龐さんによると、彼が初めて村を訪問した時、村全体の270世帯余りのうち、村に残っていたのは50世帯だけだった。1人当たりの平均年収はわずか6000元で、大部分が出稼ぎに頼っており、正真正銘の「空心村」だった。だが「夢郷源」プロジェクトの成功により、村全体の発展が促進され、出稼ぎに行っていた若者がUターン起業する(7)ようになった。2年間で村内に14軒の「農家楽(宿泊や食事などを提供する農村体験施設)」が開業した。このうち数軒はもともと出稼ぎに行っていた村民が帰郷して開いた施設だ。項永利さんもそのうちの一人。項さんは杭州で電気溶接の仕事をしていたが、帰省時に村内の民宿観光業が盛んなことを知り、Uターン起業を考えるようになった。17年、彼は先祖から伝わる建物を利用し、民宿「陋居」を正式にオープンした。初めは経験不足や売上不振などの問題に直面したが、項さんは積極的に他の民宿経営者から学び、心を込めてサービスを行い、売り上げが次第に上昇し、昨年には8万元以上の収入を得た。民宿経営者となった項さんは、「収入は出稼ぎよりも多くなりました。外でずっと苦労して働くのは、根本的な解決方法ではありません」と晴れ晴れしい表情を浮かべる。さらに、全国各地から訪れる観光客に毎日対応したことで、自分自身の素養やコミュニケーション能力も向上したと感じている。これは出稼ぎでは決して学べなかったものだ。常連客の一部は項さんの友人になり、さらに多くの顧客をもたらした。その上、項さんは自分で野菜を栽培し、家畜を飼い、宿泊客に新鮮な食材を提供している。

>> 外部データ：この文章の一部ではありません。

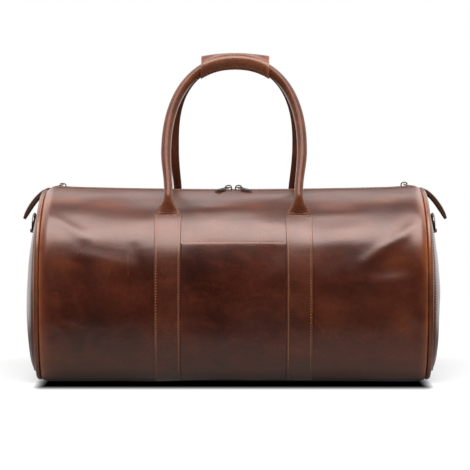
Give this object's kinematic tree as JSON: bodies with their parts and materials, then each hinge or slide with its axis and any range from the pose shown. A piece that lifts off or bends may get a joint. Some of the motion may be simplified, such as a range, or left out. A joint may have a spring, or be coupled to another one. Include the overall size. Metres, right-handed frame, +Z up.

3年余りで祖源村の民宿観光業は急速に発展し、全国から30万人近い観光客を呼び込んだ。龐さんは祖源村の発展について感慨深げに次のように話した。祖源村に来たのはこの美しい自然や白壁、黒瓦、素朴な気風を残したいと思ったからであり、村民の生活の困窮ぶりを深く感じ、より良く暮らす手伝いをしたいと思ったからでもあった。現在、国は農村振興を実施しており、農村は自分たちの長所に合った活路を見つけなければならず、正しい発展理念も非常に重要だ。この3年間で最も心を打たれたのは、山も家も道も相変わらず元のままであり、村民の思想や観念にだけ変化が起き、皆が貧困を脱却して豊かになろうと意欲を燃やしていることだ。祖源村もこれによって、豊かな暮らしとエコの道を歩み続けると信じている。

祖源村だけでなく、黄山市の古い村落の民宿業はすでに一定の規模を持っている。潜口鎮の唐模村や西渓南鎮は十分に成長した民宿集中地になり、飲食、宿泊、観光、買い物を一体化した産業チェーンを確立している。そこでは至れり尽くせり(8)の旅を観光客に体験してもらうとともに、農家楽を経営する地元民に「心の安らぐ場所は自分のふるさとだ」という安心感をつくり出しており、人にも環境にも優しい経済成長方式が育っている。